If you own stock, then it is important to make sure that it is appropriately transferred after you pass away. Fortunately, the process can be fairly simple.
Like any other form of property, stocks have their own transfer rules. What happens to them after the owner passes away is determined by those rules. In the case of stocks those rules are actually not all that complicated, but you will want to know them if you own any stock. This will help you better prepare your estate plan.
Recently, the Motley Fool discussed the possibilities in "What Happens to the Ownership of Stocks After a Person Dies."
The options include:
- If you are married and the stocks are jointly owned by your spouse, then after you pass away full ownership will automatically go to your spouse. You do not need to do anything else.

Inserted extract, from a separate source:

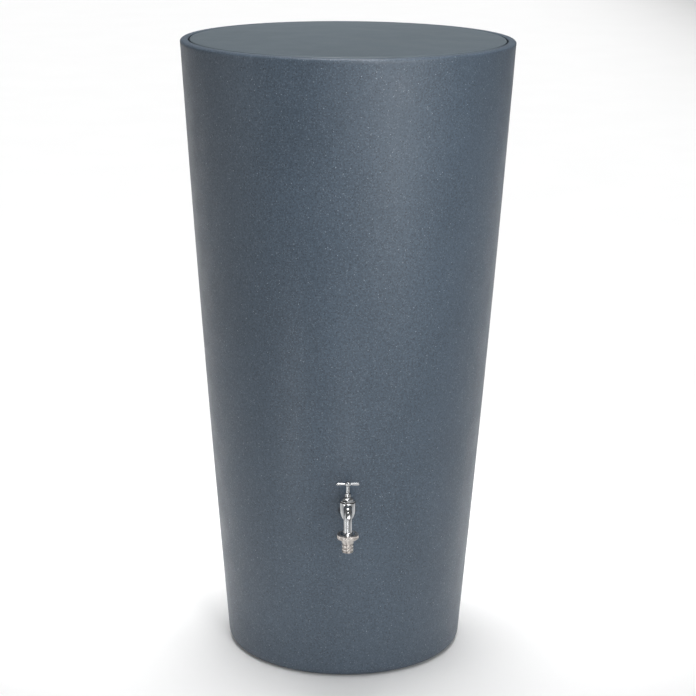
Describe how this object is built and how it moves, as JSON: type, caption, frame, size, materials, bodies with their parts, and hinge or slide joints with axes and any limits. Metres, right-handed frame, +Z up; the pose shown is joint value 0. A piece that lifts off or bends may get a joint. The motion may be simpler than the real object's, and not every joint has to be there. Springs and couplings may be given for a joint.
{
  "type": "rain barrel",
  "caption": "Tall tapered rain barrel in speckled grey plastic with a flush drop-in lid, a screw-down chrome tap with a hose union, and a hose inlet at the back.",
  "frame": {"origin": "on the barrel's axis, level with the ring that it stands on", "axes": "+Z up along the barrel's axis; -Y towards the tap; +Y towards the inlet at the back"},
  "size_m": [0.58, 0.6214, 1.1055],
  "materials": {
    "granite_plastic": "slate grey, moulded with a fine pale granite speckle, satin",
    "lid_plastic": "slate grey, fine even texture, satin",
    "chrome": "polished chrome plate on brass",
    "satin_nickel": "matt nickel plate on brass",
    "brass": "turned, bare",
    "black_rubber": "matt moulded",
    "fibre": "red vulcanised fibre, punched",
    "black_plastic": "moulded, fine satin texture"
  },
  "bodies": {
    "barrel": {"tank_shell": "granite_plastic", "tap_body": "chrome", "tap_outer_washer": "black_rubber", "tap_inner_washer": "black_rubber", "tap_back_nut": "brass", "bonnet": "chrome", "bonnet_washer": "fibre", "gland_nut": "chrome", "gland_packing": "black_rubber", "inlet_connector": "black_plastic", "inlet_outer_washer": "black_rubber", "inlet_inner_washer": "black_rubber", "inlet_back_nut": "black_plastic"},
    "lid": {"lid": "lid_plastic"},
    "valve": {"valve_jumper": "brass", "valve_washer": "black_rubber", "valve_washer_nut": "brass"},
    "handle": {"spindle": "chrome", "tee_handle": "chrome", "handle_screw": "chrome"},
    "hose_tail": {"hose_tail": "satin_nickel", "union_washer": "black_rubber"},
    "union_nut": {"union_nut": "satin_nickel"}
  },
  "joints": [
    {"name": "lid_lift", "type": "slide", "parent": "barrel", "child": "lid", "axis": [0, 0, 1], "range_m": [0, 0.3]},
    {"name": "spindle_rise", "type": "slide", "parent": "barrel", "child": "valve", "axis": [0, 0, 1], "range_m": [0, 0.005]},
    {"name": "tap_handle_turn", "type": "hinge", "parent": "valve", "child": "handle", "pos_m": [0, -0.26741, 0.3803], "axis": [0, 0, 1], "range_deg": [0, 721]},
    {"name": "union_drop", "type": "slide", "parent": "barrel", "child": "hose_tail", "axis": [0, 0, -1], "range_m": [0, 0.00363]},
    {"name": "union_nut_turn", "type": "hinge", "parent": "hose_tail", "child": "union_nut", "pos_m": [0, -0.29241, 0.296], "axis": [0, 0, -1], "range_deg": [0, 721]}
  ],
  "couplings": [
    {"joint": "tap_handle_turn", "follows": "spindle_rise", "rad_per_m": 2513.3},
    {"joint": "union_nut_turn", "follows": "union_drop", "rad_per_m": 3463.7}
  ]
}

- You can designate a beneficiary and make the stocks transfer on death to that beneficiary. The Uniform Transfer on Death Securities Registration Act which has been adopted in many states makes this process very simple. The beneficiary will need to reregister the stocks.
- If you do not take action and own the stocks in your name alone with no transfer on death designation, then the stocks will need to go through the normal probate process. If you have a will, ownership will be transferred according to the directions in that will. Otherwise, ownership will go to your closest living relative as determined by your state's intestate statute.
If you have any questions about transferring ownership of your stocks after you pass away, talk to an estate planning attorney. A short conversation can give you peace of mind that any stocks you own will be transferred to whomever you want to have them.
Reference: Motley Fool (Feb. 27, 2016) "What Happens to the Ownership of Stocks After a Person Dies."